DATASET EXTRACT:
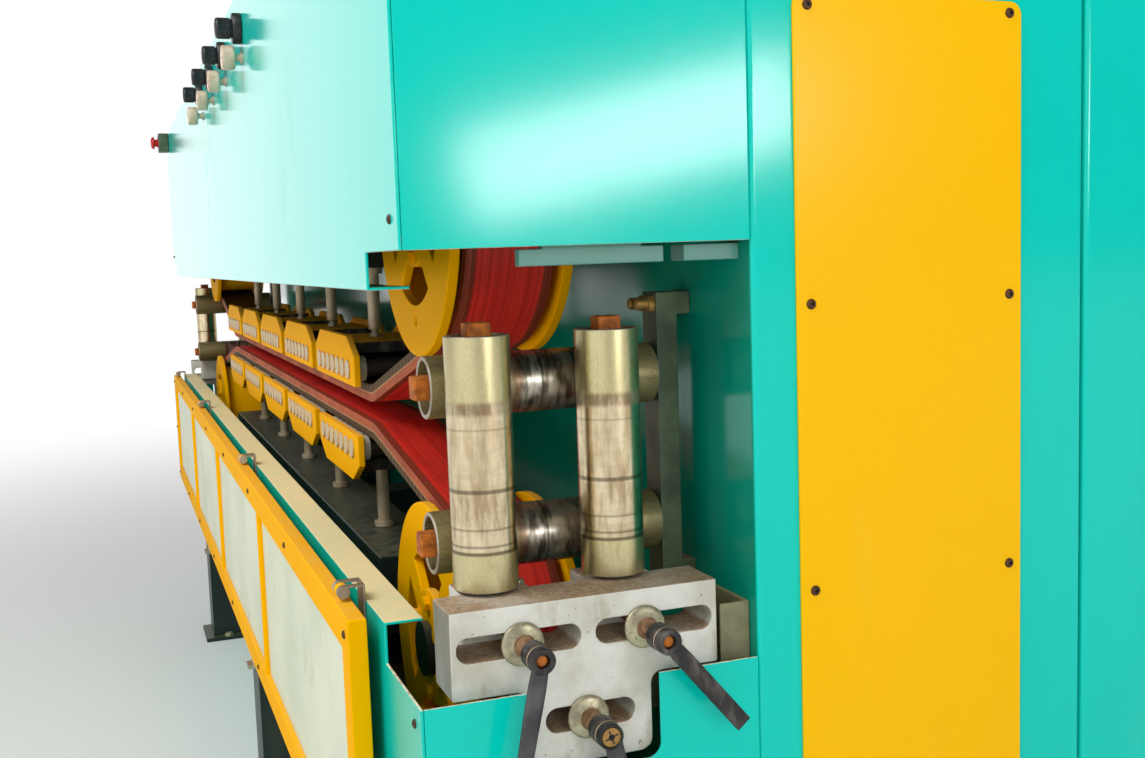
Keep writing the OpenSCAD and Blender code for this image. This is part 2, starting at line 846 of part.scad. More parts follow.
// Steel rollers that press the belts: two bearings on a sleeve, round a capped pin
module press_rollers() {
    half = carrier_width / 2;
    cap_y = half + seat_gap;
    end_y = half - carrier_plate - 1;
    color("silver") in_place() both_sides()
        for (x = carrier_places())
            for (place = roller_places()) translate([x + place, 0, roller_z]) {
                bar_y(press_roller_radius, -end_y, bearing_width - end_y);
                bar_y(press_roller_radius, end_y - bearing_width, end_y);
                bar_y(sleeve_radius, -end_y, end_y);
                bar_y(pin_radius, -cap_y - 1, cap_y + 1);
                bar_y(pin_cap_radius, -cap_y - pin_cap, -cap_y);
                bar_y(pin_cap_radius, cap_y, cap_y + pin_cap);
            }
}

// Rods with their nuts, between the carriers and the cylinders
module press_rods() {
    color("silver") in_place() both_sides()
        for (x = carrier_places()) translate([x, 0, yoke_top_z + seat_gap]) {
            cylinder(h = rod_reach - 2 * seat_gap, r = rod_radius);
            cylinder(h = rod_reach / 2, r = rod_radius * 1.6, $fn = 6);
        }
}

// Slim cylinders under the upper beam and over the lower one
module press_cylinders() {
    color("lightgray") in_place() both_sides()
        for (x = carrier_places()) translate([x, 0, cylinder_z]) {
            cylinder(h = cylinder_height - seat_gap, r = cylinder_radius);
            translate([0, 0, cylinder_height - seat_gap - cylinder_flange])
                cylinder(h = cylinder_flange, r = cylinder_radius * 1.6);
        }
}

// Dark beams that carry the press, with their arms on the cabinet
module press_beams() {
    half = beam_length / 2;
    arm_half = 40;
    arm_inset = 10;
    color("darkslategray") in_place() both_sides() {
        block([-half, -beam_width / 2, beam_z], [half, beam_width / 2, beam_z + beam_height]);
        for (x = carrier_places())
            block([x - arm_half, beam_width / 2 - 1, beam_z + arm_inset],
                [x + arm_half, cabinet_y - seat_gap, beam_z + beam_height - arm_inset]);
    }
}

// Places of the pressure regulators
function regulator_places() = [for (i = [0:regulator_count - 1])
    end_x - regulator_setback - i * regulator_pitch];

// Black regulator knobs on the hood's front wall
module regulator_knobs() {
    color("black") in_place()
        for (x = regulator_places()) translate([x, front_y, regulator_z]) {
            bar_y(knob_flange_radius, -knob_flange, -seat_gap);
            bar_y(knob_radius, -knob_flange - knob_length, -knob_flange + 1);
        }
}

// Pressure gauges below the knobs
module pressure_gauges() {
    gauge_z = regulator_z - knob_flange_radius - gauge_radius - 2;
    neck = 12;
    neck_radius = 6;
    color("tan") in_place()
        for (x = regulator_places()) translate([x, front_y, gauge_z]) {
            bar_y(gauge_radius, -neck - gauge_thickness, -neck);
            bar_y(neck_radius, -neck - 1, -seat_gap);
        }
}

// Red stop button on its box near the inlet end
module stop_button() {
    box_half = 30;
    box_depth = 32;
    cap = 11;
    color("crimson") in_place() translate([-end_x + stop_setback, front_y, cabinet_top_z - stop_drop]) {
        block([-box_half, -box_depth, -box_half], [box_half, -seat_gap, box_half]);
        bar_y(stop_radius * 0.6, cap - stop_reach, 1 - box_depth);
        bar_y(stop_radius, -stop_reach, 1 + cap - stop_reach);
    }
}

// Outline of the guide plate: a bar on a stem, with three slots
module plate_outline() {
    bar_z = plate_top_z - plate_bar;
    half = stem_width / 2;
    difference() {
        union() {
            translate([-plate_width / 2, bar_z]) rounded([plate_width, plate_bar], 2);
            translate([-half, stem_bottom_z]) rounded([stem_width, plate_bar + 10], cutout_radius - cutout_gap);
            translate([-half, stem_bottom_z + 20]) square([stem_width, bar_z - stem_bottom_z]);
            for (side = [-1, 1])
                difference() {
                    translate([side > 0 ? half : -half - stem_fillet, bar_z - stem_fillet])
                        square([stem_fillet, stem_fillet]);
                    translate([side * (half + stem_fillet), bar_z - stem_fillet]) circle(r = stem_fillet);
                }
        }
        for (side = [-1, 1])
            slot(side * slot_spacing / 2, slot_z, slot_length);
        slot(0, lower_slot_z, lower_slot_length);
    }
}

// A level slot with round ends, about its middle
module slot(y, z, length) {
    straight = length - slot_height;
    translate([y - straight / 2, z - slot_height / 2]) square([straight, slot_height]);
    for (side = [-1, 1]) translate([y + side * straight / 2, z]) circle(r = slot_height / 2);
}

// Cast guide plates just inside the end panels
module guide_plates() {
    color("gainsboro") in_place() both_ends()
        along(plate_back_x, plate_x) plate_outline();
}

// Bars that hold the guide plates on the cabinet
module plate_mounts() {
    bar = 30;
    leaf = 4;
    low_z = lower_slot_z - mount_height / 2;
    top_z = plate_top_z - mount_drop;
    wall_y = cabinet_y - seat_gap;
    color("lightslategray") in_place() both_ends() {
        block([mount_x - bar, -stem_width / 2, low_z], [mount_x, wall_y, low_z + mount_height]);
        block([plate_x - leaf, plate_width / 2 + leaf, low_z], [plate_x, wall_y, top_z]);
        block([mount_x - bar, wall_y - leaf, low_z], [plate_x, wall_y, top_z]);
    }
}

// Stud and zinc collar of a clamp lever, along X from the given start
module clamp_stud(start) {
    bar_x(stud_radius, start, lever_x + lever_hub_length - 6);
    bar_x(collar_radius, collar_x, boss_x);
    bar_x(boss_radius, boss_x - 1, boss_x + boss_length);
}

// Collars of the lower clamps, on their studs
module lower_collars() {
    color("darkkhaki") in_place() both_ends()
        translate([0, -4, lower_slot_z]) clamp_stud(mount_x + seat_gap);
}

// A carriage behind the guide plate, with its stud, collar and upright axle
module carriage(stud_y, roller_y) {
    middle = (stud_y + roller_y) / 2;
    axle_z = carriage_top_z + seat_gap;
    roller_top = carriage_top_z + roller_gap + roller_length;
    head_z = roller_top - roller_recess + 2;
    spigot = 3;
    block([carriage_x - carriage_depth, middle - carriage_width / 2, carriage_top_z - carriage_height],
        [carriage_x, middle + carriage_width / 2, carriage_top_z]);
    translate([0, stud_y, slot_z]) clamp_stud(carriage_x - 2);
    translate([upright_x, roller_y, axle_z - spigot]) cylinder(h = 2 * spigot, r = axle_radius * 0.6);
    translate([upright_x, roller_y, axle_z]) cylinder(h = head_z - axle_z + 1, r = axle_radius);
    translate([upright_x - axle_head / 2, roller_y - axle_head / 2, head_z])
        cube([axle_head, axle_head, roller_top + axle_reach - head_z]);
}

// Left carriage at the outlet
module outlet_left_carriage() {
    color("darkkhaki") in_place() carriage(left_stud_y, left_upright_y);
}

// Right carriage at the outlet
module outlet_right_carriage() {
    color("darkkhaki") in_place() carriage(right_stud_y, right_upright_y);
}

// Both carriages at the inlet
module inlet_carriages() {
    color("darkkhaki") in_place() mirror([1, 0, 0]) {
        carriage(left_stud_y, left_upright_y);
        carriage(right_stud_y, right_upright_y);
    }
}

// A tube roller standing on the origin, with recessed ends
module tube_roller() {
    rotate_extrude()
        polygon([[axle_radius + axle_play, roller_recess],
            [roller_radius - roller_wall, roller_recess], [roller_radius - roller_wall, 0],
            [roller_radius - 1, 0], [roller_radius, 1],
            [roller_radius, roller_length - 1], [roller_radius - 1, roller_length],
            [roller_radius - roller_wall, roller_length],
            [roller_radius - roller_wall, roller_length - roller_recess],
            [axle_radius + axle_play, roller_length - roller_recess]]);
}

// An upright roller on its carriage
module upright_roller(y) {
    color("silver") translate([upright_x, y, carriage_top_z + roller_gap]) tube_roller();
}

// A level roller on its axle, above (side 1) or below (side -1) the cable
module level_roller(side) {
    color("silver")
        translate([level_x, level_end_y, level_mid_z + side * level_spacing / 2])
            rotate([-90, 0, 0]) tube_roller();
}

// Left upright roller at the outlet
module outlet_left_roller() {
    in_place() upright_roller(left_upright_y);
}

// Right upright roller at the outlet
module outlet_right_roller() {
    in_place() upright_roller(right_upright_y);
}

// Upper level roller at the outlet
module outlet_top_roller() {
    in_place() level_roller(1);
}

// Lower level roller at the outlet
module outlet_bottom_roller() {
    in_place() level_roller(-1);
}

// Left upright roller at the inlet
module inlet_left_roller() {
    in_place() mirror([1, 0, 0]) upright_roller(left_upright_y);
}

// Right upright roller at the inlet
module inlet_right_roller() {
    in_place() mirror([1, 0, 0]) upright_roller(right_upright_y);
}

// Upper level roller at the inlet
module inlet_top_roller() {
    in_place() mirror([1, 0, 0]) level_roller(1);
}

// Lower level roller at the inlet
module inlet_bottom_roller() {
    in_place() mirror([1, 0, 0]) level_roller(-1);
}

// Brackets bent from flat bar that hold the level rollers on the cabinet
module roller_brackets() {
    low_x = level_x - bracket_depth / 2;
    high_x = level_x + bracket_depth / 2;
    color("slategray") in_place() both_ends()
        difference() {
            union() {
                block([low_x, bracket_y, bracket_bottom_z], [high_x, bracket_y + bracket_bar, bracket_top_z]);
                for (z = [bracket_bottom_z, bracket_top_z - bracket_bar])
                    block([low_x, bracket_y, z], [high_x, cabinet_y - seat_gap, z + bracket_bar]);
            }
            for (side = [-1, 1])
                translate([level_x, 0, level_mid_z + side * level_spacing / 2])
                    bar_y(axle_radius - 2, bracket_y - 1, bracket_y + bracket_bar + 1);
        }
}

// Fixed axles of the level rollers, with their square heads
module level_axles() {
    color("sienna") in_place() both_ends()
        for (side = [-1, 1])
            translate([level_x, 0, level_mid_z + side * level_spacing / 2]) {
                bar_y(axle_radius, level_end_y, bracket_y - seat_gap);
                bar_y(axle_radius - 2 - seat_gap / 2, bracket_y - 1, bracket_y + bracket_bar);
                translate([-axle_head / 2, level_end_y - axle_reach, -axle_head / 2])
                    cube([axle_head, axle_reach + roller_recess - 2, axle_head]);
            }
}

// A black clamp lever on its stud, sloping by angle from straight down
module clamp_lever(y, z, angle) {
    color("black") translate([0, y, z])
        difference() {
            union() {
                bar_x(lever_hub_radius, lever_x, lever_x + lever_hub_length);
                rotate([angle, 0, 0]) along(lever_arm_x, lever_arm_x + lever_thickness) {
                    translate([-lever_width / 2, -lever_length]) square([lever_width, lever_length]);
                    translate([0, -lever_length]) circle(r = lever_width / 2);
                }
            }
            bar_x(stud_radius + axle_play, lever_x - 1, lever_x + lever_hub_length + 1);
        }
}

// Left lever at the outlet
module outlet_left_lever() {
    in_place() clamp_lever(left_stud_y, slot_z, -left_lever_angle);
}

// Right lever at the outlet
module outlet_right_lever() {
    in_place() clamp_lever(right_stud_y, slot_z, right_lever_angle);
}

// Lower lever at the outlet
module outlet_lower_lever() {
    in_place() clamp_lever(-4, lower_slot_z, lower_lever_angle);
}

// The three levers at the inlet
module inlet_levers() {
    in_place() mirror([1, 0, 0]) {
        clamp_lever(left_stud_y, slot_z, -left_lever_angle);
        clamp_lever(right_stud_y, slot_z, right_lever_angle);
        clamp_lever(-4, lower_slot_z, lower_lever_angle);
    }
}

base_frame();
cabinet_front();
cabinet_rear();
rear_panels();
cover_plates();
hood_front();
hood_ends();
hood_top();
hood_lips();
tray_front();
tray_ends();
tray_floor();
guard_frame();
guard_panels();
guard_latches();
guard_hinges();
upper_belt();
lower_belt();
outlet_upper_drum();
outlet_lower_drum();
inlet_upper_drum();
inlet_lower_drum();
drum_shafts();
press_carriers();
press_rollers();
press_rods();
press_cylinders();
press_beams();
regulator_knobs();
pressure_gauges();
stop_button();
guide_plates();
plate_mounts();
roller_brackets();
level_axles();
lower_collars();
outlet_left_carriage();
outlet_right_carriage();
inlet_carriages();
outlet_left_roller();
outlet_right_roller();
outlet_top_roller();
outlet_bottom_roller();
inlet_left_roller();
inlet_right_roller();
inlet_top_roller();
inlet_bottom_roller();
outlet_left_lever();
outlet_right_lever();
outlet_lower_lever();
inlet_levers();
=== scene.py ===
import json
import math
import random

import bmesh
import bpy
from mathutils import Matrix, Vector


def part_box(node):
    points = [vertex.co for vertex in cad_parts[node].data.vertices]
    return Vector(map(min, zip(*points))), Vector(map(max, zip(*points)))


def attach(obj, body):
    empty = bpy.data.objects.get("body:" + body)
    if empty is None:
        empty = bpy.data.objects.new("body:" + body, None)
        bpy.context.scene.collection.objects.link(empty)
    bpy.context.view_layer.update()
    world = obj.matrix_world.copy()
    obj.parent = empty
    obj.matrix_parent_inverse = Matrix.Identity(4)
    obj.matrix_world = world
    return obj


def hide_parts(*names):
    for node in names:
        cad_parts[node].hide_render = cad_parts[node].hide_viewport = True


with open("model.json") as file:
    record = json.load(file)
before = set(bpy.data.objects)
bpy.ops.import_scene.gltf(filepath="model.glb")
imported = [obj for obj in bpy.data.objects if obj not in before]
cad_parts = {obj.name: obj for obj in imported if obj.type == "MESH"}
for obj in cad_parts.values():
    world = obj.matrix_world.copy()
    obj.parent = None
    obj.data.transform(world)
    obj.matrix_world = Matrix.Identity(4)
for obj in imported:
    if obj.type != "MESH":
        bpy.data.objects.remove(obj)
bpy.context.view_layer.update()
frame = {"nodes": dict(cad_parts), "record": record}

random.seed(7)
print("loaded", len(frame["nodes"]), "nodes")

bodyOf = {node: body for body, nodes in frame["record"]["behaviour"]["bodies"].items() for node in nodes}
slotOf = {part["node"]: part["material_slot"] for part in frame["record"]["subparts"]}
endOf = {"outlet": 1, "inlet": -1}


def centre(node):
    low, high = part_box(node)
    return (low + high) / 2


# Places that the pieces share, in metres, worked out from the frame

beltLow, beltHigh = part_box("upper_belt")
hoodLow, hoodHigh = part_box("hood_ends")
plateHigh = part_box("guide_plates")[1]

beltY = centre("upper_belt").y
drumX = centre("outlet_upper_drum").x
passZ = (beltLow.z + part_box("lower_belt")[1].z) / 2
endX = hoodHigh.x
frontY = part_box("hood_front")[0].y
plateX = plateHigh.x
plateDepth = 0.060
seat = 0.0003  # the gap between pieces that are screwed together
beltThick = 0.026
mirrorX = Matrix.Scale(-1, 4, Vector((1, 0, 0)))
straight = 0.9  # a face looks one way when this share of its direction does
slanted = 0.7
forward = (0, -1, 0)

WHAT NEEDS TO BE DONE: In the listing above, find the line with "base_frame();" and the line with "obj.matrix_parent_inverse = Matrix.Identity(4)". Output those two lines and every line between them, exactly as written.

OUTPUT FOR THIS EXERCISE:
base_frame();
cabinet_front();
cabinet_rear();
rear_panels();
cover_plates();
hood_front();
hood_ends();
hood_top();
hood_lips();
tray_front();
tray_ends();
tray_floor();
guard_frame();
guard_panels();
guard_latches();
guard_hinges();
upper_belt();
lower_belt();
outlet_upper_drum();
outlet_lower_drum();
inlet_upper_drum();
inlet_lower_drum();
drum_shafts();
press_carriers();
press_rollers();
press_rods();
press_cylinders();
press_beams();
regulator_knobs();
pressure_gauges();
stop_button();
guide_plates();
plate_mounts();
roller_brackets();
level_axles();
lower_collars();
outlet_left_carriage();
outlet_right_carriage();
inlet_carriages();
outlet_left_roller();
outlet_right_roller();
outlet_top_roller();
outlet_bottom_roller();
inlet_left_roller();
inlet_right_roller();
inlet_top_roller();
inlet_bottom_roller();
outlet_left_lever();
outlet_right_lever();
outlet_lower_lever();
inlet_levers();
=== scene.py ===
import json
import math
import random

import bmesh
import bpy
from mathutils import Matrix, Vector


def part_box(node):
    points = [vertex.co for vertex in cad_parts[node].data.vertices]
    return Vector(map(min, zip(*points))), Vector(map(max, zip(*points)))


def attach(obj, body):
    empty = bpy.data.objects.get("body:" + body)
    if empty is None:
        empty = bpy.data.objects.new("body:" + body, None)
        bpy.context.scene.collection.objects.link(empty)
    bpy.context.view_layer.update()
    world = obj.matrix_world.copy()
    obj.parent = empty
    obj.matrix_parent_inverse = Matrix.Identity(4)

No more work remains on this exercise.